-- start of Entries provided --

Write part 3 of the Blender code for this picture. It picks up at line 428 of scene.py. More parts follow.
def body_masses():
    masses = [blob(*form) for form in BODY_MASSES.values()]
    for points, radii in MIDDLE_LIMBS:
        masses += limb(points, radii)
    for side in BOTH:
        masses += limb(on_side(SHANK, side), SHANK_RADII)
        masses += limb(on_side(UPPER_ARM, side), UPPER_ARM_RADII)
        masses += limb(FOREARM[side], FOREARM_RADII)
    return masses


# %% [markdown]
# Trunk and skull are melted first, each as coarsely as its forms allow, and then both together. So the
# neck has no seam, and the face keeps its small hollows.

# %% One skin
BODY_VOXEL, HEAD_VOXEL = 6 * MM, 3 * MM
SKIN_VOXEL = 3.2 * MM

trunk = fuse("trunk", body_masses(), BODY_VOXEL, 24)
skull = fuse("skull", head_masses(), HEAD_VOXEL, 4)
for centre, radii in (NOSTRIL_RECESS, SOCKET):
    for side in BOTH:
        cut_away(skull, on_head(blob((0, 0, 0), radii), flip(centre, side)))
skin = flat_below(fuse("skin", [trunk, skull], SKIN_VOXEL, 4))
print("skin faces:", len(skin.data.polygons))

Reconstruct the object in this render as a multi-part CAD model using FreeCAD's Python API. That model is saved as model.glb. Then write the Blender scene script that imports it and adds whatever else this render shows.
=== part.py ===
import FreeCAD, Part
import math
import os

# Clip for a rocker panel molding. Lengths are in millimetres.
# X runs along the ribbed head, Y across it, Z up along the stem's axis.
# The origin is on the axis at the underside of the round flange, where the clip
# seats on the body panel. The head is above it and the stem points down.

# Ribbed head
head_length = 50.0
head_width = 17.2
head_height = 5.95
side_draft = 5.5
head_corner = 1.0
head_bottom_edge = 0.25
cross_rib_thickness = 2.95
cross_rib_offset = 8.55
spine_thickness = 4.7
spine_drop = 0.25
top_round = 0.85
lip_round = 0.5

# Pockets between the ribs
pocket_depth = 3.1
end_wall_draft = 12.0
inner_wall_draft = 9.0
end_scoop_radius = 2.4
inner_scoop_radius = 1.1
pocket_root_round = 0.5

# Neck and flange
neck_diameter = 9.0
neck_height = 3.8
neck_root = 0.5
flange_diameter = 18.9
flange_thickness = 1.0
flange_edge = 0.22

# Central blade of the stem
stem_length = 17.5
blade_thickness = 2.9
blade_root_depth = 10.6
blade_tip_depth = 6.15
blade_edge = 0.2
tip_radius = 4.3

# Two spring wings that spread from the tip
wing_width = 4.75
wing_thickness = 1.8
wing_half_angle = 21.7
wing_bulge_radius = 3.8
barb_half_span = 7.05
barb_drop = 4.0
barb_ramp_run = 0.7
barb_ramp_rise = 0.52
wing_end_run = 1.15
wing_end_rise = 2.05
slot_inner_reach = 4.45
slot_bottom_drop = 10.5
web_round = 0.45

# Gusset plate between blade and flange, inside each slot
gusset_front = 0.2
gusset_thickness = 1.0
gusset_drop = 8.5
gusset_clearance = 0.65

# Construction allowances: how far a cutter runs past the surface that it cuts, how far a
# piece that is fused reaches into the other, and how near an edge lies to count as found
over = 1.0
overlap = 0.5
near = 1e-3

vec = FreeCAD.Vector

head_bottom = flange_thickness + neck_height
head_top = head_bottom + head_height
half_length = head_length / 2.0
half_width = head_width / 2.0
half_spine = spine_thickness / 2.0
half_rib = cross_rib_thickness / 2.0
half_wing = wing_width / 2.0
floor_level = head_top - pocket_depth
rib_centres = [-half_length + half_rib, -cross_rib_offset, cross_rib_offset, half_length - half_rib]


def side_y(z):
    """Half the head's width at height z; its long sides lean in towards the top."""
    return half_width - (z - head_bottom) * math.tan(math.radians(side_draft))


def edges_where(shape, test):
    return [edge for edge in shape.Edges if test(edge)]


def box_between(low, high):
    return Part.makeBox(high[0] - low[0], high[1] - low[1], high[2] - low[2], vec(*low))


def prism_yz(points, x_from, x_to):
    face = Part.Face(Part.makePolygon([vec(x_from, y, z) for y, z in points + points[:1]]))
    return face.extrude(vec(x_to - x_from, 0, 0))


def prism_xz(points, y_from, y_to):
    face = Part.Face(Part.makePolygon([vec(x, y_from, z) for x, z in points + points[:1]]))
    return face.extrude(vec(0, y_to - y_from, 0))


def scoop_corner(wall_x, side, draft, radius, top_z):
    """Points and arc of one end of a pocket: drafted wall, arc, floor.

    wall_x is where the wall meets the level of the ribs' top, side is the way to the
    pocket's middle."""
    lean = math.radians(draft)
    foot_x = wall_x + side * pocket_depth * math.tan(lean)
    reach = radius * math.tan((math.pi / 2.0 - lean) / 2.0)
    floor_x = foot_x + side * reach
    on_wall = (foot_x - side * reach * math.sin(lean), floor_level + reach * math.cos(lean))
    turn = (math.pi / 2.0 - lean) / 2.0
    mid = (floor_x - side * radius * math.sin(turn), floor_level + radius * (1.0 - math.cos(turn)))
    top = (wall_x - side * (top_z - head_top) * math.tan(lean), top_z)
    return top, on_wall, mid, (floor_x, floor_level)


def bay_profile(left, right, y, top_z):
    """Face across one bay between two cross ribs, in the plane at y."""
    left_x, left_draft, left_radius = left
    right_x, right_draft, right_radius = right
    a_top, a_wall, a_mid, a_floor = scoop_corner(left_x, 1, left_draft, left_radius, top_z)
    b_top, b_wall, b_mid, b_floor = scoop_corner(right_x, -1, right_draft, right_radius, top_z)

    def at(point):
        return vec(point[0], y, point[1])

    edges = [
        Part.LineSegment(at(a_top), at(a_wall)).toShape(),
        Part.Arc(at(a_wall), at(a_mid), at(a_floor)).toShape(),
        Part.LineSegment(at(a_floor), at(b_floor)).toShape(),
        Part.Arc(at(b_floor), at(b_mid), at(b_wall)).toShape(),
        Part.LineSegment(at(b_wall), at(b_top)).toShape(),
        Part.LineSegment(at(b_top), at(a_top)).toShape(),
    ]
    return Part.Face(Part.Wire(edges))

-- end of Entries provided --

Problem =>
Write out the data exactly as it stands.

The solution =>
Write part 3 of the Blender code for this picture. It picks up at line 428 of scene.py. More parts follow.
def body_masses():
    masses = [blob(*form) for form in BODY_MASSES.values()]
    for points, radii in MIDDLE_LIMBS:
        masses += limb(points, radii)
    for side in BOTH:
        masses += limb(on_side(SHANK, side), SHANK_RADII)
        masses += limb(on_side(UPPER_ARM, side), UPPER_ARM_RADII)
        masses += limb(FOREARM[side], FOREARM_RADII)
    return masses


# %% [markdown]
# Trunk and skull are melted first, each as coarsely as its forms allow, and then both together. So the
# neck has no seam, and the face keeps its small hollows.

# %% One skin
BODY_VOXEL, HEAD_VOXEL = 6 * MM, 3 * MM
SKIN_VOXEL = 3.2 * MM

trunk = fuse("trunk", body_masses(), BODY_VOXEL, 24)
skull = fuse("skull", head_masses(), HEAD_VOXEL, 4)
for centre, radii in (NOSTRIL_RECESS, SOCKET):
    for side in BOTH:
        cut_away(skull, on_head(blob((0, 0, 0), radii), flip(centre, side)))
skin = flat_below(fuse("skin", [trunk, skull], SKIN_VOXEL, 4))
print("skin faces:", len(skin.data.polygons))

Reconstruct the object in this render as a multi-part CAD model using FreeCAD's Python API. That model is saved as model.glb. Then write the Blender scene script that imports it and adds whatever else this render shows.
=== part.py ===
import FreeCAD, Part
import math
import os

# Clip for a rocker panel molding. Lengths are in millimetres.
# X runs along the ribbed head, Y across it, Z up along the stem's axis.
# The origin is on the axis at the underside of the round flange, where the clip
# seats on the body panel. The head is above it and the stem points down.

# Ribbed head
head_length = 50.0
head_width = 17.2
head_height = 5.95
side_draft = 5.5
head_corner = 1.0
head_bottom_edge = 0.25
cross_rib_thickness = 2.95
cross_rib_offset = 8.55
spine_thickness = 4.7
spine_drop = 0.25
top_round = 0.85
lip_round = 0.5

# Pockets between the ribs
pocket_depth = 3.1
end_wall_draft = 12.0
inner_wall_draft = 9.0
end_scoop_radius = 2.4
inner_scoop_radius = 1.1
pocket_root_round = 0.5

# Neck and flange
neck_diameter = 9.0
neck_height = 3.8
neck_root = 0.5
flange_diameter = 18.9
flange_thickness = 1.0
flange_edge = 0.22

# Central blade of the stem
stem_length = 17.5
blade_thickness = 2.9
blade_root_depth = 10.6
blade_tip_depth = 6.15
blade_edge = 0.2
tip_radius = 4.3

# Two spring wings that spread from the tip
wing_width = 4.75
wing_thickness = 1.8
wing_half_angle = 21.7
wing_bulge_radius = 3.8
barb_half_span = 7.05
barb_drop = 4.0
barb_ramp_run = 0.7
barb_ramp_rise = 0.52
wing_end_run = 1.15
wing_end_rise = 2.05
slot_inner_reach = 4.45
slot_bottom_drop = 10.5
web_round = 0.45

# Gusset plate between blade and flange, inside each slot
gusset_front = 0.2
gusset_thickness = 1.0
gusset_drop = 8.5
gusset_clearance = 0.65

# Construction allowances: how far a cutter runs past the surface that it cuts, how far a
# piece that is fused reaches into the other, and how near an edge lies to count as found
over = 1.0
overlap = 0.5
near = 1e-3

vec = FreeCAD.Vector

head_bottom = flange_thickness + neck_height
head_top = head_bottom + head_height
half_length = head_length / 2.0
half_width = head_width / 2.0
half_spine = spine_thickness / 2.0
half_rib = cross_rib_thickness / 2.0
half_wing = wing_width / 2.0
floor_level = head_top - pocket_depth
rib_centres = [-half_length + half_rib, -cross_rib_offset, cross_rib_offset, half_length - half_rib]


def side_y(z):
    """Half the head's width at height z; its long sides lean in towards the top."""
    return half_width - (z - head_bottom) * math.tan(math.radians(side_draft))


def edges_where(shape, test):
    return [edge for edge in shape.Edges if test(edge)]


def box_between(low, high):
    return Part.makeBox(high[0] - low[0], high[1] - low[1], high[2] - low[2], vec(*low))


def prism_yz(points, x_from, x_to):
    face = Part.Face(Part.makePolygon([vec(x_from, y, z) for y, z in points + points[:1]]))
    return face.extrude(vec(x_to - x_from, 0, 0))


def prism_xz(points, y_from, y_to):
    face = Part.Face(Part.makePolygon([vec(x, y_from, z) for x, z in points + points[:1]]))
    return face.extrude(vec(0, y_to - y_from, 0))


def scoop_corner(wall_x, side, draft, radius, top_z):
    """Points and arc of one end of a pocket: drafted wall, arc, floor.

    wall_x is where the wall meets the level of the ribs' top, side is the way to the
    pocket's middle."""
    lean = math.radians(draft)
    foot_x = wall_x + side * pocket_depth * math.tan(lean)
    reach = radius * math.tan((math.pi / 2.0 - lean) / 2.0)
    floor_x = foot_x + side * reach
    on_wall = (foot_x - side * reach * math.sin(lean), floor_level + reach * math.cos(lean))
    turn = (math.pi / 2.0 - lean) / 2.0
    mid = (floor_x - side * radius * math.sin(turn), floor_level + radius * (1.0 - math.cos(turn)))
    top = (wall_x - side * (top_z - head_top) * math.tan(lean), top_z)
    return top, on_wall, mid, (floor_x, floor_level)


def bay_profile(left, right, y, top_z):
    """Face across one bay between two cross ribs, in the plane at y."""
    left_x, left_draft, left_radius = left
    right_x, right_draft, right_radius = right
    a_top, a_wall, a_mid, a_floor = scoop_corner(left_x, 1, left_draft, left_radius, top_z)
    b_top, b_wall, b_mid, b_floor = scoop_corner(right_x, -1, right_draft, right_radius, top_z)

    def at(point):
        return vec(point[0], y, point[1])

    edges = [
        Part.LineSegment(at(a_top), at(a_wall)).toShape(),
        Part.Arc(at(a_wall), at(a_mid), at(a_floor)).toShape(),
        Part.LineSegment(at(a_floor), at(b_floor)).toShape(),
        Part.Arc(at(b_floor), at(b_mid), at(b_wall)).toShape(),
        Part.LineSegment(at(b_wall), at(b_top)).toShape(),
        Part.LineSegment(at(b_top), at(a_top)).toShape(),
    ]
    return Part.Face(Part.Wire(edges))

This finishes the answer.